Data records:
================

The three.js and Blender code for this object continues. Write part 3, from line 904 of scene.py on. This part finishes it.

================

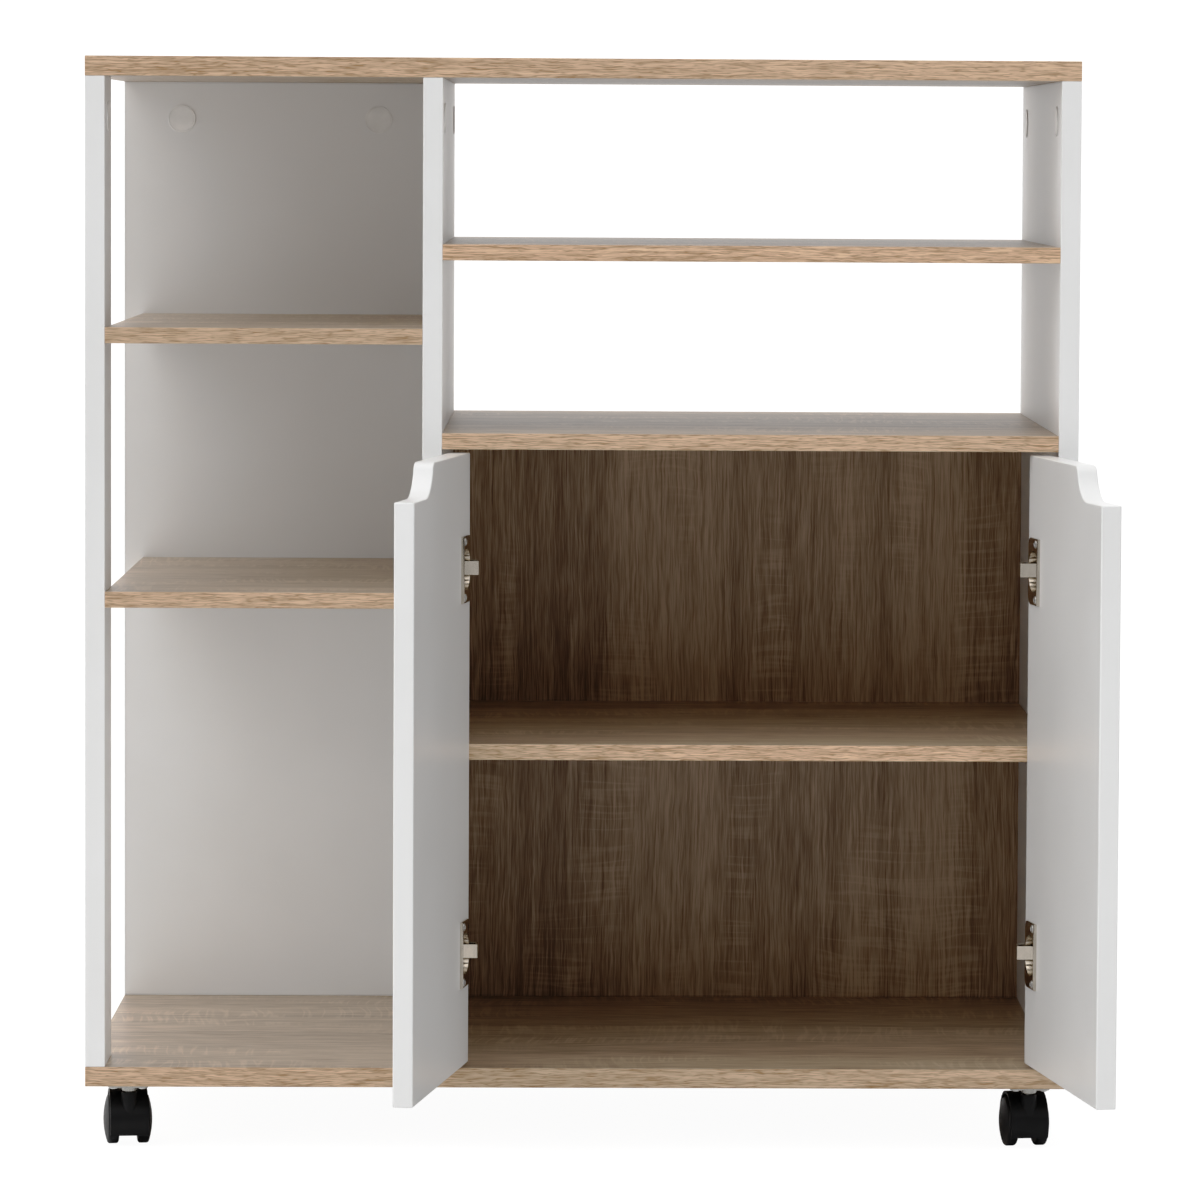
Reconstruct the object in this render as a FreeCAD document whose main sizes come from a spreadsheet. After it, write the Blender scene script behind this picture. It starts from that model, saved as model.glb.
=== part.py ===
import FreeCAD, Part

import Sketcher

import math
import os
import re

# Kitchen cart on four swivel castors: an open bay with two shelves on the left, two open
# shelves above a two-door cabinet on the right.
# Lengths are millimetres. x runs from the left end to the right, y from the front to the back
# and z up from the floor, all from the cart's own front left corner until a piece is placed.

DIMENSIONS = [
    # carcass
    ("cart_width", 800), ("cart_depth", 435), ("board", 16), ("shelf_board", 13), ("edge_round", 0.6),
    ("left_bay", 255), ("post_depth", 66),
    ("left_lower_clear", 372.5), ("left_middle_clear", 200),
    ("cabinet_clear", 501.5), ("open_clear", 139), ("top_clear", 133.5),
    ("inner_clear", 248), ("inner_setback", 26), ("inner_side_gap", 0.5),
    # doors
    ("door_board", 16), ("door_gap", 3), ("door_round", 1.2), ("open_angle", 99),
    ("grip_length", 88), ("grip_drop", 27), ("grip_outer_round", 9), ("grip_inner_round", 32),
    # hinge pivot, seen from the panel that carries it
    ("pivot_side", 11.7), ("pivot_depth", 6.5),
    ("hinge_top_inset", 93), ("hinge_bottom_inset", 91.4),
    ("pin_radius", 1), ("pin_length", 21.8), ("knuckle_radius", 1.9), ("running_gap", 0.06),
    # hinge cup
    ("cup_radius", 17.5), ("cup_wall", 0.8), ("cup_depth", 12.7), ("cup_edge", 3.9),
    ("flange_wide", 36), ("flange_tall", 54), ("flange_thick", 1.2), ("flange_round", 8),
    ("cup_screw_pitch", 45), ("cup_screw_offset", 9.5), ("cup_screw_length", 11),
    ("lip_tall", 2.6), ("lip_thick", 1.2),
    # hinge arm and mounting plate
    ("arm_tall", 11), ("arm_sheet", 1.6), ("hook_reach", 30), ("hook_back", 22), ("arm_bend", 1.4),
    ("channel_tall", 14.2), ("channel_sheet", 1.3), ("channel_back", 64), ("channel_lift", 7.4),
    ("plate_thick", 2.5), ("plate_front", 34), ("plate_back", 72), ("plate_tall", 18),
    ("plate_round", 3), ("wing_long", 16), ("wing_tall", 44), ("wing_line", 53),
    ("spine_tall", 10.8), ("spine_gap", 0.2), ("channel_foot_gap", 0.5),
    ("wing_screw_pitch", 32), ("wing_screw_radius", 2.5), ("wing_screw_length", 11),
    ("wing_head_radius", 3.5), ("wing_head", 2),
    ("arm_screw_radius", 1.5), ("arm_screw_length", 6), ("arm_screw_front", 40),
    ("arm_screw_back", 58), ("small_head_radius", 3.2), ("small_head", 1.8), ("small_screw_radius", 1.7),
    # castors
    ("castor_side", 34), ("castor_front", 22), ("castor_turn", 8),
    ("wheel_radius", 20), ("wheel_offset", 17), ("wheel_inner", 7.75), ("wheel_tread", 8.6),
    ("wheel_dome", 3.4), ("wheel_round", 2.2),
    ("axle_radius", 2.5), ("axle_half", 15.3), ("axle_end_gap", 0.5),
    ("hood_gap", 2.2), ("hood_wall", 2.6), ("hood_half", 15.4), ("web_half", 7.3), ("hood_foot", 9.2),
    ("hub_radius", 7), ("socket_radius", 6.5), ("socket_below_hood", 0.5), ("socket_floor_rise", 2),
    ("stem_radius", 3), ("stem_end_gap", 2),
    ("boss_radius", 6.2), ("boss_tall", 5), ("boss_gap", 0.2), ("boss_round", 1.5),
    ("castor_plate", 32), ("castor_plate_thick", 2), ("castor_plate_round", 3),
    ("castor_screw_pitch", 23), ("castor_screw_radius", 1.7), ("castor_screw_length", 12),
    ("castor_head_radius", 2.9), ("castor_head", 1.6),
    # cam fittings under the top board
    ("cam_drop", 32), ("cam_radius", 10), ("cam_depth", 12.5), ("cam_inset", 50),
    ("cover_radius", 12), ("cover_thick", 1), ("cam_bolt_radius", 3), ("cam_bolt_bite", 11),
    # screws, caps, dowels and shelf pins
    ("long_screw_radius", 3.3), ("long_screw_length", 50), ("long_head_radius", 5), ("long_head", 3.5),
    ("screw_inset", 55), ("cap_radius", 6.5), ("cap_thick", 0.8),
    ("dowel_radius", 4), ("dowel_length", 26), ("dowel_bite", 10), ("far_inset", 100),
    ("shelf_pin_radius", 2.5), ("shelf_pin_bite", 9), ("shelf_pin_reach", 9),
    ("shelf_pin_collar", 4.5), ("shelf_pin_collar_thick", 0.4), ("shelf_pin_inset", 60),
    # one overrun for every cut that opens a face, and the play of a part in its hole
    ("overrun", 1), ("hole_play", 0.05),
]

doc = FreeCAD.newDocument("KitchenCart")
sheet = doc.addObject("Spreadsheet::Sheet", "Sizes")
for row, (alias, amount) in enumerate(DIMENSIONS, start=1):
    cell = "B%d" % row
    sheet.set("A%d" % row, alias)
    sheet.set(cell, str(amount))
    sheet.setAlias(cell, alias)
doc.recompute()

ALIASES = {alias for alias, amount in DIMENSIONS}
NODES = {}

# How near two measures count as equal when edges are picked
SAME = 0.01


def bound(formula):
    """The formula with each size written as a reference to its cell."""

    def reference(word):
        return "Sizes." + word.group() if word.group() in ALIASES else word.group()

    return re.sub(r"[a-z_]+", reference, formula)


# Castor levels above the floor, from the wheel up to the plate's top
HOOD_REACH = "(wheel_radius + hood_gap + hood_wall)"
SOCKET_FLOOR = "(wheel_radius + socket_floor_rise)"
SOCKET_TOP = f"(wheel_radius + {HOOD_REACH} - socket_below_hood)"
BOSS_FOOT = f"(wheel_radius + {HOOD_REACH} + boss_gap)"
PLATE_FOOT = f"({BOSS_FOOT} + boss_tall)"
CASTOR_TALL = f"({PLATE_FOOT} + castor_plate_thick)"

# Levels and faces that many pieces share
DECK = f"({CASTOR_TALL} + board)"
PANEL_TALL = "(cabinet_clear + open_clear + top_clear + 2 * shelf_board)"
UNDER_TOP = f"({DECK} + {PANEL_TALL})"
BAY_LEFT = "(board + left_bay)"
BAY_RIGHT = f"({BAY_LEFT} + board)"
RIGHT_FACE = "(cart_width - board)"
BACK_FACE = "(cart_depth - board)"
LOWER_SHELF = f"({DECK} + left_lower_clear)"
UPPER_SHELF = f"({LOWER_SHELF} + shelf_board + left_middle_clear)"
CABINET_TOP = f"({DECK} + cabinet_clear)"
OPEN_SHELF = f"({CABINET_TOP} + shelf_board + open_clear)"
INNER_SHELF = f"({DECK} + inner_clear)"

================

Extract, from the material above, each line holding the word "scene".

The three.js and Blender code for this object continues. Write part 3, from line 904 of scene.py on. This part finishes it.
Reconstruct the object in this render as a FreeCAD document whose main sizes come from a spreadsheet. After it, write the Blender scene script behind this picture. It starts from that model, saved as model.glb.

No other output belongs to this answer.